A importância deste militantismo varia de lugar para lugar: nos Estados Unidos da América é, por agora, fundamental para equilibrar social e politicamente um estado muito à mercê de lobbies religiosos. Em Portugal, e na Europa em geral, não estamos nesse ponto, mas podemos vir a estar.
Defende Dawkins, e eu apoio, que os ateus devem estar preparados e disponíveis para (des)evangelizar a sociedade, da mesma forma que os diferentes grupos religiosos se empenham na sua evangelização.
Deus não tem nada a ver com isto, porque, muito simplesmente, não existe.

Concordo perfeitamente com o teu ponto de vista quanto à liberdade dos ateus se constituirem como “força (des)envagelizadora”, inserida num quadro de liberdade democrática e respeito pela livre expressao discordante.

A minha discordância prende-se com o quadro argumentativo apresentado, que vai no sentido do combate às instituiçoes e nao na argumentaçao conceptual sobre a existência ou nao de Deus.

O argumentário de que todas as religioes vao contra o progresso social, já sem discutirmos a existência de divindades, parece-me genérica e superficial, visto que em várias religioes encontramos elementos que definem ou foram inspiradores da nossa (boa) moral publica como seja a condenaçao dos liberais selvagens (na expulsao de vendedores de um templo) ou o enaltecimento das camadas mais humildes da populaçao (a historia da agulha, camelo e dos ricos), entre outros.

Parece-me que é tudo uma questao de interpretaçao, acreditando ou nao na divindade da Biblia, o Corao e outros livros sagrados, dizer que estes sao entraves ao progresso social per si parece-me redutor.

Deixo-te aqui uma noticia linkada de um post do arrastao que vi há uns tempos que me parece paradigmatica disso: fala de um grupo de conservadores que pretende reescrever a Biblia porque algumas das suas passagens sao demasiado progressistas…

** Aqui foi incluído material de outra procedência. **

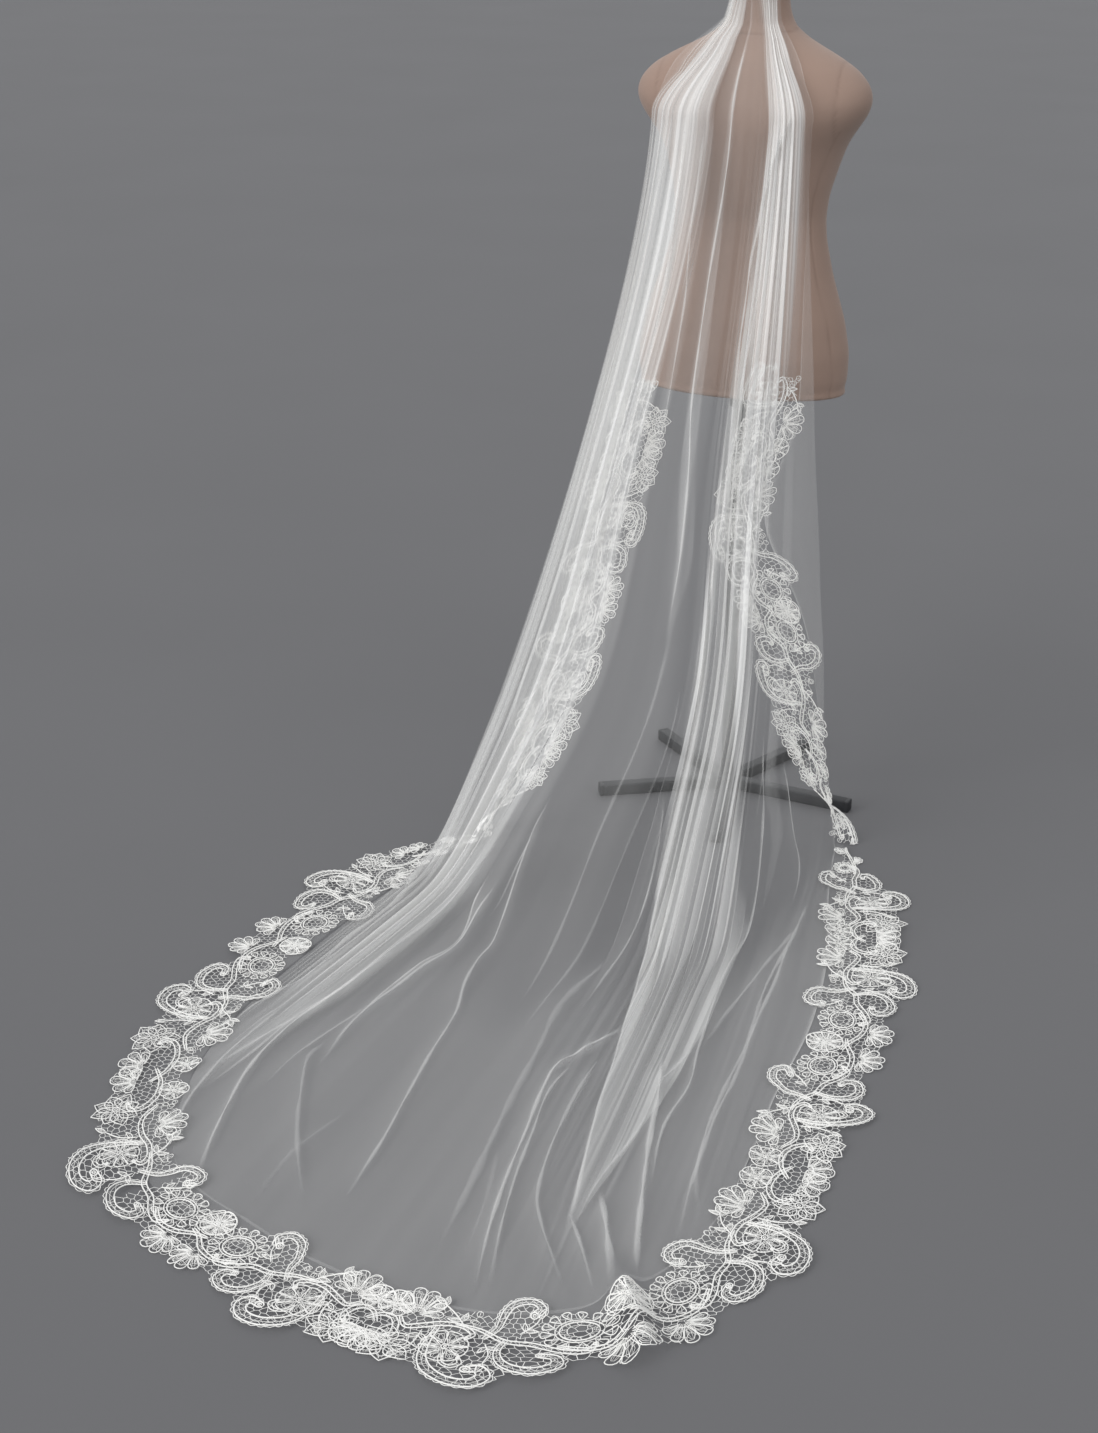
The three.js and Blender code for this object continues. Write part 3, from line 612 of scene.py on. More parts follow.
# bands of gathered net: how far down (minus the height in the fall, then thousandths of the
# way over the floor), middle and half width counted in guide folds, layers of net, softness of the sides
bands = [
    [(-1500, 2.3, 1.0, 5, 0.6), (-1400, 2.4, 0.7, 9, 0.5), (-1250, 2.3, 0.5, 13, 0.4),
     (-1050, 2.4, 0.5, 13, 0.35), (-800, 2.5, 0.55, 11, 0.35), (-450, 2.65, 0.5, 8, 0.35),
     (-200, 2.75, 0.55, 6.5, 0.3), (0, 2.8, 0.55, 5.5, 0.2), (200, 2.75, 0.5, 5, 0.15),
     (450, 2.65, 0.5, 4, 0.1), (600, 2.5, 0.45, 3, 0.1), (800, 2.4, 0.4, 1.2, 0.15),
     (1000, 2.2, 0.4, 0.4, 0.2)],
    [(-1500, 1.4, 0.8, 1, 0.5), (-1250, 1.6, 0.6, 2, 0.3), (-800, 1.7, 0.6, 2, 0.25),
     (-450, 1.8, 0.6, 1.4, 0.2), (0, 2.0, 0.5, 1, 0.15), (450, 2.1, 0.3, 0.8, 0.1),
     (1000, 2.0, 0.2, 0.2, 0.1)],
    [(-1500, 8.6, 2.2, 3.5, 0.6), (-1400, 8.8, 1.6, 9, 0.5), (-1250, 8.6, 1.3, 12, 0.4),
     (-1050, 8.4, 1.3, 10, 0.4), (-800, 8.0, 1.2, 3.6, 0.3), (-600, 7.4, 1.0, 2.6, 0.2),
     (-450, 7.2, 1.0, 2.3, 0.2), (-300, 7.3, 1.1, 2, 0.1), (0, 7.9, 1.4, 2.2, 0.05),
     (300, 8.3, 1.0, 2.6, 0.05), (500, 8.3, 0.7, 2.6, 0.03), (700, 8.2, 0.25, 2.4, 0.03),
     (800, 8.2, 0.05, 1.5, 0.03), (1000, 8.2, 0.02, 0, 0.03)],
    [(-1500, 0.9, 0.6, 1, 0.4), (-1250, 3.1, 0.3, 1.8, 0.3), (-1000, 3.5, 0.25, 1.4, 0.2),
     (-750, 3.9, 0.2, 0.9, 0.2), (-400, 3.6, 0.3, 1.2, 0.2), (0, 3.7, 0.3, 0.8, 0.1),
     (500, 3.6, 0.2, 0, 0.1)],
    [(-1500, 4.7, 0.3, 0.6, 0.2), (-1400, 4.7, 0.1, 1.6, 0.1), (-1200, 4.5, 0.1, 1.8, 0.05),
     (-850, 4.8, 0.2, 1.6, 0.05), (-600, 5.2, 0.15, 1.5, 0.05), (-500, 5.0, 0.05, 1, 0.05),
     (-400, 5.0, 0.01, 0, 0.05)],
    [(-1500, 10.6, 0.2, 0, 0.2), (-900, 9.8, 0.2, 1.2, 0.1), (-500, 9.7, 0.2, 2, 0.05),
     (-250, 9.5, 0.15, 2.2, 0.05), (-100, 9.8, 0.1, 1.6, 0.05), (0, 9.6, 0.03, 0.5, 0.04),
     (100, 9.5, 0.01, 0, 0.04)],
    [(-1500, 6.5, 0.4, 0, 0.3), (-1400, 6.9, 0.3, 1.5, 0.3), (-1250, 7.3, 0.2, 5, 0.1),
     (-1050, 7.1, 0.2, 5, 0.1), (-800, 6.7, 0.25, 4.6, 0.1), (-450, 6.2, 0.3, 5, 0.1),
     (-300, 6.3, 0.3, 5, 0.1), (-100, 6.5, 0.3, 4.8, 0.1), (0, 6.9, 0.25, 4.2, 0.1),
     (200, 7.2, 0.2, 3, 0.1), (400, 7.5, 0.1, 1, 0.05), (1000, 8.0, 0.02, 0, 0.05)],
    [(-1500, 8.2, 0.3, 1, 0.3), (-1250, 8.5, 0.25, 3.5, 0.1), (-850, 8.5, 0.2, 4, 0.1),
     (-500, 8.1, 0.25, 4.2, 0.1), (-300, 8.4, 0.25, 3.6, 0.1), (0, 8.9, 0.2, 2.2, 0.1),
     (300, 9.1, 0.1, 1.2, 0.05), (1000, 8.4, 0.02, 0, 0.05)],
]

# single folds, their lines given in pixels of the picture, then in millimetres: ridge height, steep
# side, soft side; layers of net; half width of the line
creases = [
    ([(556, 795), (538, 845), (520, 900), (500, 945), (482, 965), (465, 990), (455, 1020), (430, 1060),
      (405, 1105), (380, 1150), (345, 1200)], 9, 5, 26, 2.2, 2.2),
    ([(500, 880), (480, 915), (460, 950), (430, 967), (400, 990), (370, 1010), (345, 1035), (322, 1065)],
      9, 4, 18, 2.4, 2.2),
    ([(495, 870), (470, 925), (455, 950), (420, 970), (380, 1000), (350, 1032)], 8, -4, 16, 2.0, 1.8),
    ([(545, 830), (525, 870), (505, 905), (487, 925)], 8, 4, 16, 1.8, 1.8),
    ([(400, 955), (350, 990), (310, 1015), (275, 1045), (250, 1075), (235, 1100), (215, 1140),
      (197, 1180)], 10, 4, 24, 3.0, 2.4),
    ([(345, 990), (300, 1022), (250, 1048), (200, 1078)], 8, 4, 20, 2.2, 2.2),
    ([(330, 1040), (307, 1065), (300, 1100), (299, 1150), (303, 1200)], 11, 8, 30, 1.2, 3.0),
    ([(290, 1005), (235, 1052), (200, 1090), (180, 1120), (168, 1150)], 8, 4, 20, 2.0, 2.0),
    ([(370, 1010), (330, 1035), (290, 1065), (258, 1092)], 7, 4, 20, 1.4, 1.8),
    ([(470, 800), (440, 850), (400, 905), (350, 945), (300, 985), (250, 1010), (200, 1030)],
      5, -3, 14, 1.4, 1.8),
    ([(500, 850), (450, 912), (400, 952), (350, 990), (300, 1020), (250, 1060), (200, 1090)],
      10, 4, 20, 2.0, 2.2),
    ([(610, 955), (580, 988), (555, 1020), (535, 1058), (510, 1110), (490, 1150), (468, 1195),
      (440, 1245)], 9, 9, 30, 0.9, 5.0),
    ([(625, 1030), (590, 1052), (560, 1070), (545, 1092), (525, 1140), (505, 1190), (490, 1235),
      (475, 1290)], 10, 4, 22, 2.8, 2.4),
    ([(575, 1062), (547, 1100), (532, 1140), (517, 1180), (502, 1230), (490, 1290)], 8, 4, 18, 2.0, 2.0),
    ([(600, 1060), (570, 1110), (550, 1155), (538, 1200), (541, 1228), (551, 1255), (565, 1290)],
      9, 4, 20, 1.8, 2.2),
    ([(665, 870), (650, 950), (620, 1050), (600, 1110), (580, 1190), (568, 1230)], 8, -3, 16, 2.6, 2.0),
    ([(568, 1210), (578, 1240), (588, 1270), (597, 1300)], 9, 4, 16, 2.2, 2.0),
    ([(695, 1050), (660, 1090), (640, 1130), (600, 1182), (570, 1232)], 7, 3, 14, 2.0, 1.8),
    ([(662, 1060), (658, 1100), (648, 1150), (643, 1200), (638, 1250), (632, 1300)], 11, 4, 18, 3.0, 3.5),
    ([(600, 1190), (606, 1230), (613, 1270), (620, 1300)], 12, 5, 18, 3.0, 5.0),
    ([(800, 930), (770, 962), (740, 1000), (715, 1032), (700, 1052)], 7, 5, 22, 1.2, 2.6),
    ([(808, 905), (790, 945), (765, 990), (747, 1050), (722, 1100), (705, 1140), (697, 1180),
      (698, 1215)], 9, 5, 24, 1.6, 2.8),
    ([(790, 945), (775, 985), (755, 1025), (735, 1080), (713, 1125), (690, 1190), (678, 1240)],
      9, -5, 22, 1.6, 2.6),
    ([(780, 750), (788, 820), (795, 870), (791, 910)], 6, 4, 14, 1.8, 1.8),
    ([(663, 790), (650, 880), (628, 940), (600, 987), (580, 1010)], 7, 4, 18, 1.6, 1.8),
    ([(760, 740), (760, 850), (745, 930), (727, 970), (702, 1040), (690, 1090), (663, 1130), (650, 1190)],
      6, 3, 16, 2.2, 1.8),
    ([(747, 40), (727, 160), (712, 270), (699, 383), (690, 470), (682, 551), (667, 634)],
      7, 4, 14, 2.6, 1.8),
    ([(793, 107), (775, 150), (763, 190), (752, 250), (742, 330), (735, 420), (728, 500)],
      8, 4, 16, 2.6, 2.2),
    ([(775, 130), (765, 250), (750, 350), (735, 450), (715, 560), (700, 650), (690, 740)],
      7, 4, 18, 2.4, 2.2),
    ([(690, 100), (680, 200), (665, 300), (640, 400), (610, 500), (580, 600), (545, 700)],
      6, 4, 16, 2.2, 2.2),
    ([(675, 110), (660, 200), (640, 300), (610, 420), (575, 540), (540, 650), (505, 750)],
      6, 4, 16, 2.0, 2.2),
    ([(705, 120), (695, 220), (688, 300), (675, 380), (660, 450)], 5, 4, 14, 1.8, 1.8),
]
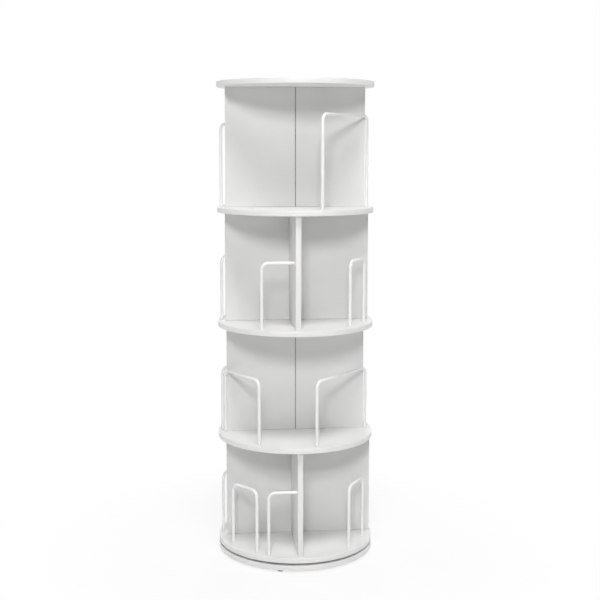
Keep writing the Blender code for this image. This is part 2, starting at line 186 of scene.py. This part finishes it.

http://www.huffingtonpost.com/2009/10/05/conservative-bible-projec_n_310037.html

Rafael: acabei agorinha mesmo de perceber porque é que faz todo o sentido que sejas, além de comunista, católico. Dando uma de Fermat, deixo isto em nota de margem, por falta de tempo para explicar o meu raciocínio todo agora. Mas faz de facto todo o sentido.